George McGovern and the Fight Against Hunger in America

Senator George McGovern, who died Sunday, was one of the architects — along with Senator Robert Dole — of landmark 1977 legislation that largely created today’s SNAP (food stamp) program, which has played a pivotal role in making severe malnutrition relatively rare in the United States.

In the video below, which CBPP made in 2007 to mark the law’s 30th anniversary, McGovern described how he became a leader in the fight against hunger.  Here’s the relevant part of the transcript:

Senator McGovern: I was watching a documentary on CBS.  It was 1968 and I remember saying, “Why are they looking at hunger in the United States?”  The incident that caught my attention was they picked up on a little boy alongside of the room leaning against the wall…

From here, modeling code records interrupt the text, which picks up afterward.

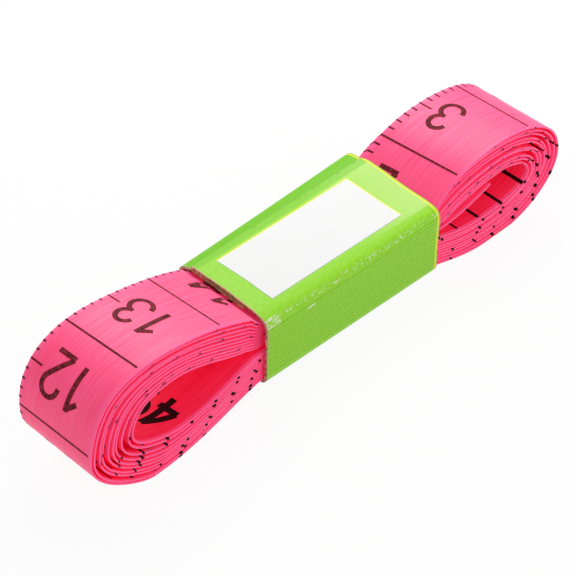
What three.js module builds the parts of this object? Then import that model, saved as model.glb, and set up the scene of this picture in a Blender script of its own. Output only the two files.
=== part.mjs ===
// A cloth tape measure wound flat into a hank and held at its waist by a card band.
// Millimetres. X runs along the hank, Y across the tape, Z up from the table that the hank lies on.
import * as THREE from 'three';

const { clamp, lerp } = THREE.MathUtils;

// The tape, and how it is wound
const tapeWidth = 9.5;
const tapeThickness = 0.25;
const layerGap = 0.42;
const turnCount = 5;

// The hank. Places along it are measured from its left tip.
const hankLength = 63.5;
const leftLoopHeight = 14.4;
const rightLoopHeight = 12.1;
const startPlace = 28;
const tailTipPlace = 53.4;
const tailTipHeight = 6.5;
const footFlatDepth = 0.15;

// The card band, with its tab glued under its flap near the far fold
const bandPlace = 21.7;
const bandLength = 23.5;
const bandLeftHeight = 6.3;
const bandRightHeight = 5.45;
const cardThickness = 0.3;
const bandClearance = 0.3;
const foldRadius = 0.8;
const flapEdgePlace = 1.05;
const tabEndPlace = 7.4;
const lapSlopeLength = 0.9;
const foldSteps = 6;

// On the far side the card isn't drawn tight: its upper fold stands off the tape as a loose nose,
// and the top rises a little towards it
const noseStandOff = 1.9;
const noseDrop = 1.05;
const noseRounding = 1.3;
const crestPlace = 0.4;
const crestRise = 0.2;
const crestRounding = 0.6;

// The hank stays straight this far past each end of the band
const straightPastLeftEnd = 0.3;
const straightPastRightEnd = 0.6;

// The stack of layers inside the band: each turn passes twice, and the inner end once more
const layerPitch = tapeThickness + layerGap;
const middleShare = 0.1;
const topRunHeight = (turnCount + middleShare) * layerPitch;
const bandInnerHeight = 2 * topRunHeight + tapeThickness + 2 * bandClearance;
const bandInnerWidth = tapeWidth + 2 * bandClearance;

// The waist's middle line, which falls a little from the larger loop to the smaller one
const waistAngle = Math.atan2(bandRightHeight - bandLeftHeight, bandLength);
const waistAlong = new THREE.Vector2(Math.cos(waistAngle), Math.sin(waistAngle));
const waistUp = new THREE.Vector2(-waistAlong.y, waistAlong.x);
const waistMiddle = new THREE.Vector2(
  bandPlace + bandLength / 2,
  (bandLeftHeight + bandRightHeight) / 2,
);

function waistPoint(along, up) {
  return waistMiddle.clone().addScaledVector(waistAlong, along).addScaledVector(waistUp, up);
}

// A layer on the waist: turns counts from the tape's outer end, so each turn lies one pitch further in
const upperRun = (along, turns) => waistPoint(along, topRunHeight - turns * layerPitch);
const lowerRun = (along, turns) => waistPoint(along, (turns - 1 / 2) * layerPitch - topRunHeight);

// One turn in steps: along the top to the right, round the right loop, back along the bottom,
// round the left loop, and along the top again to below the place where it began
const arcSteps = 9;
const arcCount = 4;
const loopSteps = arcCount * arcSteps;
const startRunSteps = 3;
const lowerRunSteps = 4;
const endRunSteps = 2;
const rightLoopStart = startRunSteps;
const lowerRunStart = rightLoopStart + loopSteps;
const leftLoopStart = lowerRunStart + lowerRunSteps;
const endRunStart = leftLoopStart + loopSteps;
const turnSteps = endRunStart + endRunSteps;

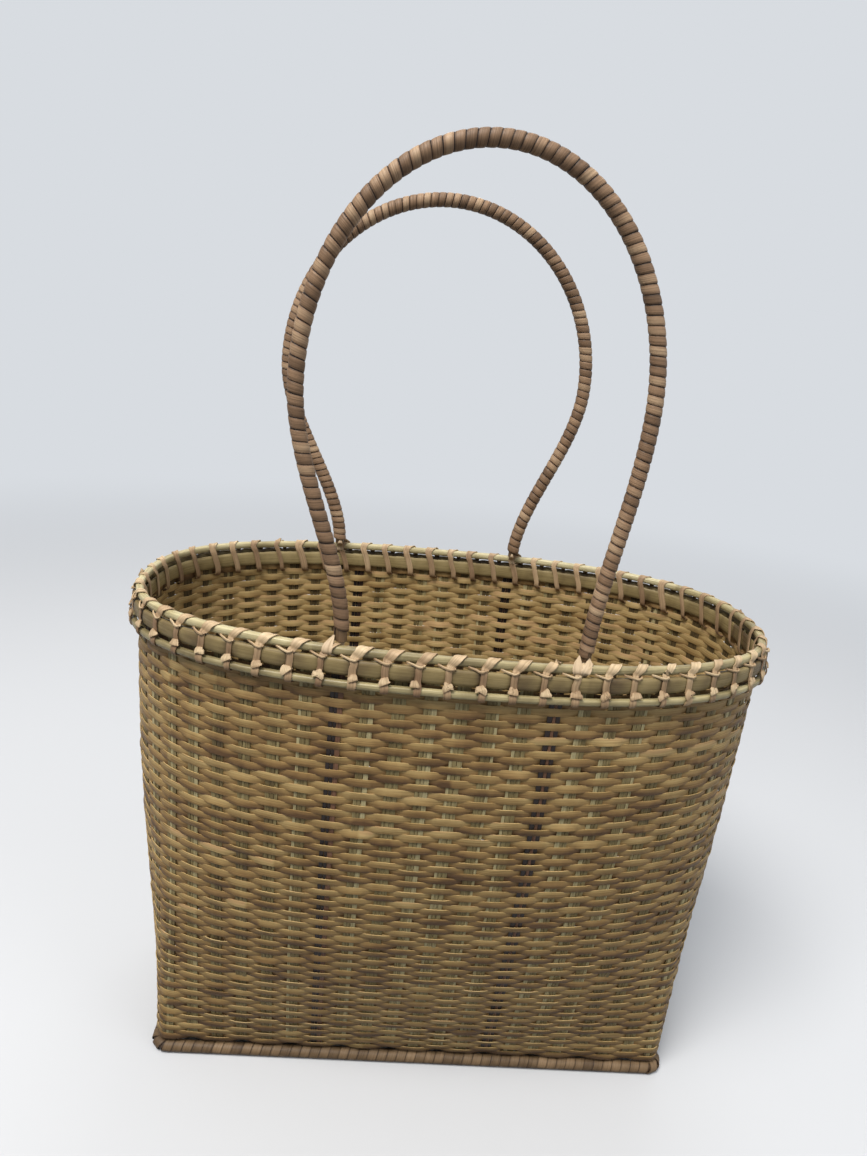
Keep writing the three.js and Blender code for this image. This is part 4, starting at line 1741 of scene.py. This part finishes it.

-Dissolves into actual scene from the documentary-

CBS Documentary Interviewer: Well, when you get to school, what do you have to eat there?

Boy: Nothing.

Interviewer: You don’t have anything to eat when you’re at school?

Boy: Nothing.

Senator McGovern: The interviewer said to this boy, “What do you think when you stand here day after day, watching the other children eat and you can’t join with them?”  He said, “I’m ashamed.”

-Dissolves into actual scene from the documentary-

Boy: I’m ashamed. . . .

Interviewer: Why are you ashamed?

Boy: I don’t have any money.

Senator McGovern: I said to my family that was watching the documentary with me, “You know, it’s not that little boy who should be ashamed, it’s George McGovern, a United States Senator, a member on the Committee on Agriculture.”

So I went to the Senate the very next day and introduced a resolution to create what was the

Select Committee on Nutrition and Human Needs, and for the next 10 years that committee led the way in this country in making sure every member of Congress, every American knew about hunger in this country.

Bob Dole was the ranking Republican on the committee, I was the chairman, and we worked hand-in-glove.  We didn’t play any partisan politics with this issue.